His first marriage with the Hungarian Marie Mirkovsky (Note: Detré's first wife, Marie Mirkovsky, is thought to have been a dancer from Budapest.) ended in a divorce. On 30 December 1933, he married Claire Carnat, a young artist and puppet designer from a French family. He became a naturalized French citizen shortly before World War II, on 27 November 1936.

Detré worked as a professor at the Académie Julian, teaching life drawing, the art of fashion, composition, color harmony, model creation, theater art, costume design, theater history, decor, stage sets, modeling, and in situ studies at theaters throughout Paris.

His ink drawings (Miseries and Cannon Merchants) represent his indignant reaction against all forms of prevailing injustices. He illustrated books (Zola’s Thérèse Raquin). Like Toulouse-Lautrec, he was attracted to brothels, as is evident in his so-called Dessins à la Lanterne (lantern drawings), reflecting the mood and feeling and his ability to understand the Parisian atmosphere during the 1920s and 1930s in Paris.

Detré's pastels (his favorite medium) show great virtuosity and originality. Subjects vary from trenchant social criticism to colorful landscapes, portraits, domestic and brothel scenes not unlike those of Toulouse-Lautrec whose influence he recognized. Yet he had his own way of treating his subject-matter, with ordinary everyday scenes, peopled with nonchalant, sometimes withdrawn, but always vibrant characters. Occasionally he painted himself as a voyeur gazing from within the canvas at his unsuspecting models, "gazing benevolently at his subjects from within his pastels", according to his daughter, "representing himself as his own subject-matter, a timeless two dimensional transfer, a cut-out figure of the artist amongst his flesh-and-bone creatures."
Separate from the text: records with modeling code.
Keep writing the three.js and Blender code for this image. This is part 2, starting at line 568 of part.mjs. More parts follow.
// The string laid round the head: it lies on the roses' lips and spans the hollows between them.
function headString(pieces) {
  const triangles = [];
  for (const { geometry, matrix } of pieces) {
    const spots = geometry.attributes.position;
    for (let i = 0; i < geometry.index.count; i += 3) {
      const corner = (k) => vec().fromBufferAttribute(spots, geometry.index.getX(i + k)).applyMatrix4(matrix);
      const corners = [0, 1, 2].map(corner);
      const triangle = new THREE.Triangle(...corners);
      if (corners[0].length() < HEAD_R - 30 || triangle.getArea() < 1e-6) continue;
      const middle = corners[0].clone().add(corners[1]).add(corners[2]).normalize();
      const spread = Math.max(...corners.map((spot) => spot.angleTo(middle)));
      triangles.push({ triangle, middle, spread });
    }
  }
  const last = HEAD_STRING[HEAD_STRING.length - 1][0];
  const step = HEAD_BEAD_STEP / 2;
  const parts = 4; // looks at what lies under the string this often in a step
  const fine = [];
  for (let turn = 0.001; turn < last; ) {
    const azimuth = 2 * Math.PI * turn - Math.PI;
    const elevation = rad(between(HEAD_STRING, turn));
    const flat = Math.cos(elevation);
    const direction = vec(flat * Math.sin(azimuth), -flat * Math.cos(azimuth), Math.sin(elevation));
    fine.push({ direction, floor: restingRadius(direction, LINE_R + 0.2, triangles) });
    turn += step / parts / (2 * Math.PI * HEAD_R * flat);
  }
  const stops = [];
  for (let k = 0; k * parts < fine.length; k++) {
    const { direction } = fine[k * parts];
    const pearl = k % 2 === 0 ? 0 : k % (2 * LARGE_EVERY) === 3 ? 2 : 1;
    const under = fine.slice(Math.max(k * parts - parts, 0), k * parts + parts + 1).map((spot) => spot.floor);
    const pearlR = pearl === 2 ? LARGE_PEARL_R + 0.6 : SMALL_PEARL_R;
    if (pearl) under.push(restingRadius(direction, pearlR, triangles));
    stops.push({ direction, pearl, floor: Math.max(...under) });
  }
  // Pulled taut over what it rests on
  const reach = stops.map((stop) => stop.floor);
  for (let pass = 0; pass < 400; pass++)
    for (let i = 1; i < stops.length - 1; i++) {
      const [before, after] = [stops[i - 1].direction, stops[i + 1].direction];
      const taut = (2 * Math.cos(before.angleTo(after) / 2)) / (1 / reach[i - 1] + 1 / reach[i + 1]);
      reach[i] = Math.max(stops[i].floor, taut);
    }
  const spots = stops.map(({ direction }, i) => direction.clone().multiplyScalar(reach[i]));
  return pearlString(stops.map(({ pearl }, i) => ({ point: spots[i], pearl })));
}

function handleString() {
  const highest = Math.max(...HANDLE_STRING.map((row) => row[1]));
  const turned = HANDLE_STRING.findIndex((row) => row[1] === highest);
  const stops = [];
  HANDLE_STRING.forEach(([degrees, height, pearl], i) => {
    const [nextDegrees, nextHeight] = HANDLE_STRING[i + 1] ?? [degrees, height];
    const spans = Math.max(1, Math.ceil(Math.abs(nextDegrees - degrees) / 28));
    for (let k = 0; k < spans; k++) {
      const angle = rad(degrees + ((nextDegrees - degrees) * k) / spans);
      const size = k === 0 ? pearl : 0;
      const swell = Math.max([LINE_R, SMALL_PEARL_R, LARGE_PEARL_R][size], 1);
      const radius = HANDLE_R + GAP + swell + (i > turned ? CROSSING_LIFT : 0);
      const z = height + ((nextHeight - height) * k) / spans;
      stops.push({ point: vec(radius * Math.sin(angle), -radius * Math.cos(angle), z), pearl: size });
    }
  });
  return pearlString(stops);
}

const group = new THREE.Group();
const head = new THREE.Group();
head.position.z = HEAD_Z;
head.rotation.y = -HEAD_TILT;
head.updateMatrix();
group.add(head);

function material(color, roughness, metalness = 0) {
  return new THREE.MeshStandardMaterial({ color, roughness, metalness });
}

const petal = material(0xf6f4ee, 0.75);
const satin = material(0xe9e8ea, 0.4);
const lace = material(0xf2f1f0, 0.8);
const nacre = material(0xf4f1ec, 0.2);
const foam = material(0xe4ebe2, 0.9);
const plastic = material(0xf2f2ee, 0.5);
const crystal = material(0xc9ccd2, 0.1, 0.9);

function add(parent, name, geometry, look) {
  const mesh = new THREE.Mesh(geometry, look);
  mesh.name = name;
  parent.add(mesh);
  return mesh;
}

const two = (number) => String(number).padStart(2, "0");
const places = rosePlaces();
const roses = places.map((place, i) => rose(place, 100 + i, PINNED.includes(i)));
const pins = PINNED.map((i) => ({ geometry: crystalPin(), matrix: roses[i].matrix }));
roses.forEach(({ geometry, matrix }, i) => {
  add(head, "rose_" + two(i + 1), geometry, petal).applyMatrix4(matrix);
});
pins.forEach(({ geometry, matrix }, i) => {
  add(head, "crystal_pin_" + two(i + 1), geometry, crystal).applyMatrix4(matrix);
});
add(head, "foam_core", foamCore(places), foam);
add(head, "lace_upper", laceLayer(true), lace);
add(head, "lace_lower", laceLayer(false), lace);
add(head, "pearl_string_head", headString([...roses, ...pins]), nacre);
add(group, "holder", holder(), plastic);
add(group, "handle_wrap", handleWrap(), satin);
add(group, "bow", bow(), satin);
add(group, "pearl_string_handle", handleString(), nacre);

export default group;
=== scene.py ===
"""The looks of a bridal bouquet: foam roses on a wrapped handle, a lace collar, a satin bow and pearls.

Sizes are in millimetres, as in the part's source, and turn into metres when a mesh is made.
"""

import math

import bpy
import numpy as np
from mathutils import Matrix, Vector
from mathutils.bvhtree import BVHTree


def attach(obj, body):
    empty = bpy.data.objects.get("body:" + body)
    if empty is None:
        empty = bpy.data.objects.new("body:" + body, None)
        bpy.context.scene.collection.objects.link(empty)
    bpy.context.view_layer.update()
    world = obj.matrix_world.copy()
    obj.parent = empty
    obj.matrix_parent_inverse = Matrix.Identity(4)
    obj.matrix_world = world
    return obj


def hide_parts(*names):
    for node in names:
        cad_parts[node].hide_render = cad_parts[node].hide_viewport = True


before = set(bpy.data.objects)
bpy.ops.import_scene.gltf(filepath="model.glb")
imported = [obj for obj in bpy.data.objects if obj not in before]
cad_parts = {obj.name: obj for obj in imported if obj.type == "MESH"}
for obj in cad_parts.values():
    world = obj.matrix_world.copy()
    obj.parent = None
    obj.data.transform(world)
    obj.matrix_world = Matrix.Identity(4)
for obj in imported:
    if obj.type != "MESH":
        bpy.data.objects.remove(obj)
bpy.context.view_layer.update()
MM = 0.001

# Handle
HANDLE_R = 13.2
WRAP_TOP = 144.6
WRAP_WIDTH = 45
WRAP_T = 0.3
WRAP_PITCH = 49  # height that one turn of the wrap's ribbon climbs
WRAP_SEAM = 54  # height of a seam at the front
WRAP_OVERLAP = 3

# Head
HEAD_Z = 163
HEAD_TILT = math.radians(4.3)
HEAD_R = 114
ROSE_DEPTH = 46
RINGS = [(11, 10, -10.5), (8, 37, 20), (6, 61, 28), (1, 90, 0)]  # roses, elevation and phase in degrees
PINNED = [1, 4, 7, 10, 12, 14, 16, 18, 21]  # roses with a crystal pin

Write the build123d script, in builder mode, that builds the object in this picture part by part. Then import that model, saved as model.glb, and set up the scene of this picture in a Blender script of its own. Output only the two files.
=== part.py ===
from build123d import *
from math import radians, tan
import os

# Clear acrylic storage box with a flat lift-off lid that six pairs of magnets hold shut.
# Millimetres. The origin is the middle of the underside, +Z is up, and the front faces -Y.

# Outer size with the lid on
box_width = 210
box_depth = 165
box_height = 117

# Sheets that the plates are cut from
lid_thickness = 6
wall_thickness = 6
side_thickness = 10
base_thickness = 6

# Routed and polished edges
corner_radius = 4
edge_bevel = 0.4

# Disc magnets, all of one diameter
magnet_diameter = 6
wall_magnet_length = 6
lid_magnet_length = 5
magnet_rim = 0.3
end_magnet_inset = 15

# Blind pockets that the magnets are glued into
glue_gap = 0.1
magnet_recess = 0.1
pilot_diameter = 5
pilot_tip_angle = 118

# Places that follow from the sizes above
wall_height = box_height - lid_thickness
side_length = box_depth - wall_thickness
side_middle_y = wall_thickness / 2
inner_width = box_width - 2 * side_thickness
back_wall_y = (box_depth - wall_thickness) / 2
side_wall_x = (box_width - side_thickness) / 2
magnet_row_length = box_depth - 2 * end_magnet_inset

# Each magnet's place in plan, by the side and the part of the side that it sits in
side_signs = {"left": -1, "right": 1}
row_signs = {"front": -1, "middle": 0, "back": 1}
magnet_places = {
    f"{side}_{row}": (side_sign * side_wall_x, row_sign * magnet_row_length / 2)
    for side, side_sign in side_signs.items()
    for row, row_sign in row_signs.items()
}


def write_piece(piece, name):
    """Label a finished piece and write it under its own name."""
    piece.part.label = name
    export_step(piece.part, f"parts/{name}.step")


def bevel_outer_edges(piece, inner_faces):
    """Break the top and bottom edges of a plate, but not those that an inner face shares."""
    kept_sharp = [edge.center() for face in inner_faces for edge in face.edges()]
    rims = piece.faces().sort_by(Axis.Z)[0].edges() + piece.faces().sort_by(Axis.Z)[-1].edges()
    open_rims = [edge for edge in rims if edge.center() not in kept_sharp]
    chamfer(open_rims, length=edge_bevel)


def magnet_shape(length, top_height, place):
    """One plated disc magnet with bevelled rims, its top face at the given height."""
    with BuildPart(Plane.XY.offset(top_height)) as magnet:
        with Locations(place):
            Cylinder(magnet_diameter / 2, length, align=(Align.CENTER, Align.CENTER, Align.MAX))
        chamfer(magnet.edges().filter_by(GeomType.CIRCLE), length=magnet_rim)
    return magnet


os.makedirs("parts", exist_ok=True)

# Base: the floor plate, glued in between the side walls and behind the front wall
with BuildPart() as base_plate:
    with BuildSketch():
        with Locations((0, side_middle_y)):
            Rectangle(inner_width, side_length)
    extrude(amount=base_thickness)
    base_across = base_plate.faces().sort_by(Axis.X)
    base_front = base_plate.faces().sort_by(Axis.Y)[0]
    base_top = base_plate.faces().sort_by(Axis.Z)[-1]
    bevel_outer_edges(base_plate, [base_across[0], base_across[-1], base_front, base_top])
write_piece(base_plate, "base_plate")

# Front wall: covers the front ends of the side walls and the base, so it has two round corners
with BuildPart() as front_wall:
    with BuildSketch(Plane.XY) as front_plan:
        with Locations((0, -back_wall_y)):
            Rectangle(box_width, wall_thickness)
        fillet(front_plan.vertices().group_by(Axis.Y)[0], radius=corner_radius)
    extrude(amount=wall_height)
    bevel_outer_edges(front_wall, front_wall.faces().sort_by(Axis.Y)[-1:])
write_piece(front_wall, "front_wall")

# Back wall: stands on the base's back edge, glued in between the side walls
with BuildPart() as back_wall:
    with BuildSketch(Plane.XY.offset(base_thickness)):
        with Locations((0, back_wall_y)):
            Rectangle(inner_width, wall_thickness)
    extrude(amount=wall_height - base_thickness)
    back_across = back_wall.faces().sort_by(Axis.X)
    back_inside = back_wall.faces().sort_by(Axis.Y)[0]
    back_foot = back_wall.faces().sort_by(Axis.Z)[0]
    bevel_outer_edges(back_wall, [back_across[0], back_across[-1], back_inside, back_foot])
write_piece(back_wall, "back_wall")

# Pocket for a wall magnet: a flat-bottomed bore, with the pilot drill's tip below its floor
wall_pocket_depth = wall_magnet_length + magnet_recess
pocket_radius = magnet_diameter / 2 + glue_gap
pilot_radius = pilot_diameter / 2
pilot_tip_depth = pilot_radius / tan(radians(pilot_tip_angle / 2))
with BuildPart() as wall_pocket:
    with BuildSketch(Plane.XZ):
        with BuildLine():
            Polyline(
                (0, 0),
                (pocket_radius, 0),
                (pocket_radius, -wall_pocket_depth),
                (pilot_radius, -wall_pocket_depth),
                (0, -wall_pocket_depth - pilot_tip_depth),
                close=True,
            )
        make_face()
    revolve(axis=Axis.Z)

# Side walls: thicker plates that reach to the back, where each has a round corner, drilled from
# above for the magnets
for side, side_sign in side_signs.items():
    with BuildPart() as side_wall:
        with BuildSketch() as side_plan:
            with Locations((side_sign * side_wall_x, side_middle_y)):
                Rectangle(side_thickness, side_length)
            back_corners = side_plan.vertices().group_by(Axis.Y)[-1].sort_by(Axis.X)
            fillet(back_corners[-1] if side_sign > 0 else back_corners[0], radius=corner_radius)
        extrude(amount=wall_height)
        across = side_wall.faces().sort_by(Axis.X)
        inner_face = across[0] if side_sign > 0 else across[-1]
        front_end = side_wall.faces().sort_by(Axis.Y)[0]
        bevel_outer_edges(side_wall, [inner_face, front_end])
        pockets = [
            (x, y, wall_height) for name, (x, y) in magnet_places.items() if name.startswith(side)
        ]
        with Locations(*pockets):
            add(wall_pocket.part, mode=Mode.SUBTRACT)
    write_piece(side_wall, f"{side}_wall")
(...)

His work is found in auction houses, though less so in museums. In the 1960s, several works were placed in public auctions at Hôtel Drouot in Paris, and elsewhere, by the artist's family and his only daughter so that examples of his production continue to be seen by private collectors in Europe. His works continue to be auctioned in Paris at Hôtel Drouot.

His daughter, Marie-Claire Diettmann-Coutan, has published a book in his memory, with collected written testimonials and photographic reproductions of his work.